April 6, 2014
By Yossi Gestetner
The economy seems to be in such a bad shape four and a half years into the recovery, that a slight adjustment in Food Stamps for a limited number of New Yorkers, seems to have put a strain on the Kosher Soup Kitchen Masbia. Reports the Forward: Masbia, the most robust kosher food pantry and soup kitchen network in New York, is at the forefront of filling hungry bellies — both Jewish and non-Jewish — but not without its own struggles.
Masbia saw a 200% increase in demand for food in the two months after the food stamp cuts, compared with the same period in 2012–13. The not-for-profit expects to serve up to 1.5 million meals this year — twice the number doled out in 2013. The Queens branch now stays open an extra three hours Thursdays, when food packages are distributed. Alexander Rapaport, Masbia’s executive director, said the organization is operating “hand to mouth.” With Passover coming, he’s racing against the clock to find more funding.

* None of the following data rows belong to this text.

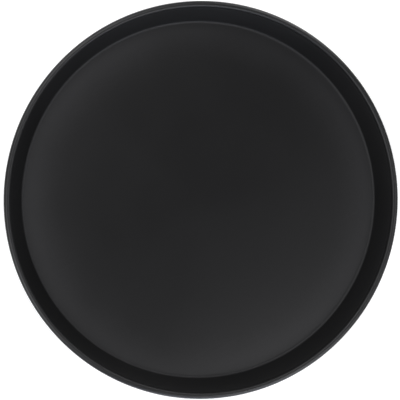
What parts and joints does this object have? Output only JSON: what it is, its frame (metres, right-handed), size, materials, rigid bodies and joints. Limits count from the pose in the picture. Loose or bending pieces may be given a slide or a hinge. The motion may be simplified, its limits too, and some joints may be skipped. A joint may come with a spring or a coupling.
{
  "type": "serving tray",
  "caption": "Round serving tray with a low flared wall, a rounded rim bead and a non-skid rubber surface.",
  "frame": {"origin": "on the tray's axis, in the plane that the foot ring stands on", "axes": "+Z along the tray's axis, from the foot ring towards the open top; the tray is round, so +X and +Y are any two directions across it; the hoop's end gap is beside +X"},
  "size_m": [0.3556, 0.3556, 0.0286],
  "materials": {
    "moulded_shell": "satin black moulded glass-fibre polyester",
    "grip_rubber": "fine matte black non-skid rubber",
    "hoop_steel": "plain drawn wire"
  },
  "bodies": {
    "root": {"tray_pan": "moulded_shell", "grip_liner": "grip_rubber", "rim_hoop": "hoop_steel"}
  },
  "joints": []
}
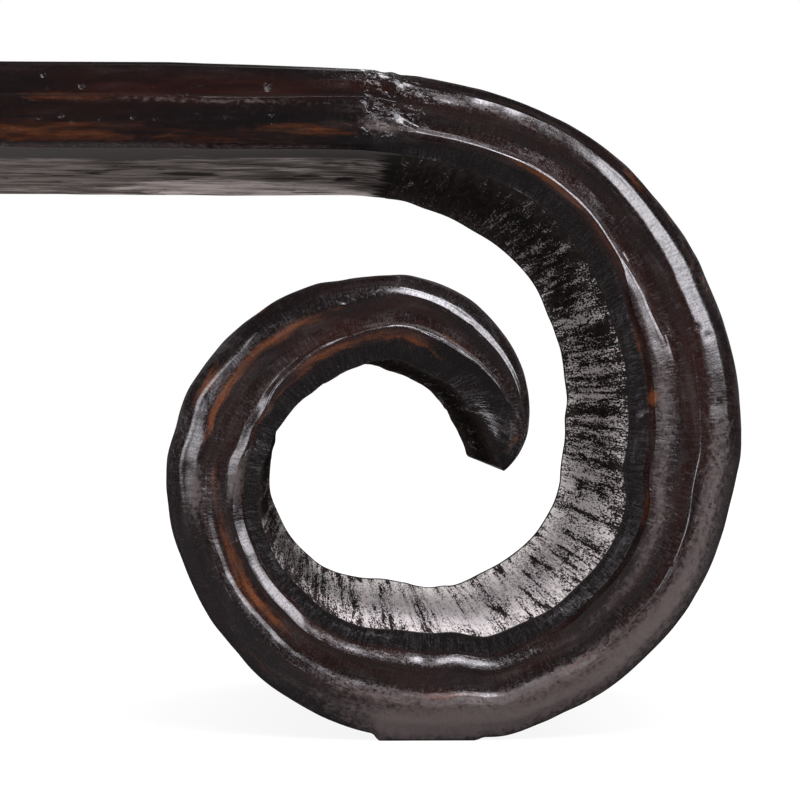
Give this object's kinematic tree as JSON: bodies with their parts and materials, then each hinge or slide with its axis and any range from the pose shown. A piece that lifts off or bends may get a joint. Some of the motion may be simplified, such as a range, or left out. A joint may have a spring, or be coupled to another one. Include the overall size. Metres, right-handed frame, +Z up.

“The most dignified and most efficient way [to stem hunger] is to give people food stamps,” Rapaport said. “We’re not the answer. We’re not the gym — the gym is something that keeps you healthy. We’re the emergency room.” About one in four Jewish families in New York City is poor. About half of those families depend on food stamps, according to Nicole Doniger, chief programming officer of the Metropolitan Council on Jewish Poverty.
View the original article HERE.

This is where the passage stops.